His main goal is to keep everyone in the community safe.
He spoke with Lee County, Mississippi, and he asked how they pay for the SROs there. He was told their officers are paid from money from DUI tickets, drug offenses and the court system that pays monthly. The school system pays for 75 percent of one SRO and 50 percent of another SRO. The school and the sheriff's department does everything else.
Shumate said he spoke with the Marshall County Board of Education about their budget. He asked the school how they were operating on the amount they had to use.
"They don't have a lot of money, we don't have a lot of money but we have to come together to work," he said. "The key is to keep the kids safe."

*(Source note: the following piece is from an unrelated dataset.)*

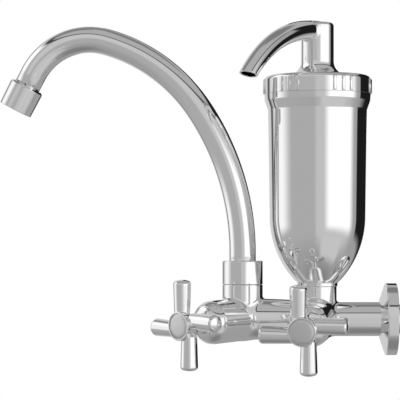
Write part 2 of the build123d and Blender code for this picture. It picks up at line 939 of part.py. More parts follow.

Shumate said that he is for the fee but he believes that it should be $15. He does not believe that they will have much of a surplus because of the costs continuing to go up over time.
Marshall County Attorney Clint Maze read the resolution that passed during the meeting. He read that all of the members voted for the exemptions for car tags fees applying to passenger vehicle tag types standard, distinctive tags and personal that are state exempt, over the age of 65 and 100 percent Social Security disabled.
One concern with the citizens is that they would be charged multiple times if they bought a new vehicle and transferred the tag. That is not the case, Probate Judge Andrea LeCroy stated. Using Albertville as an example, she stated that if it is a transfer and the fee has already been paid, the person would not be charged a second fee.
Maze said he believes that the fees should be set in place for January 1, 2020. The Commission agreed that they would start the fee, if they voted for it, on that date.
Right now, they are planning on keeping the four part-time SROs they have and staying the course that they have been doing for some time.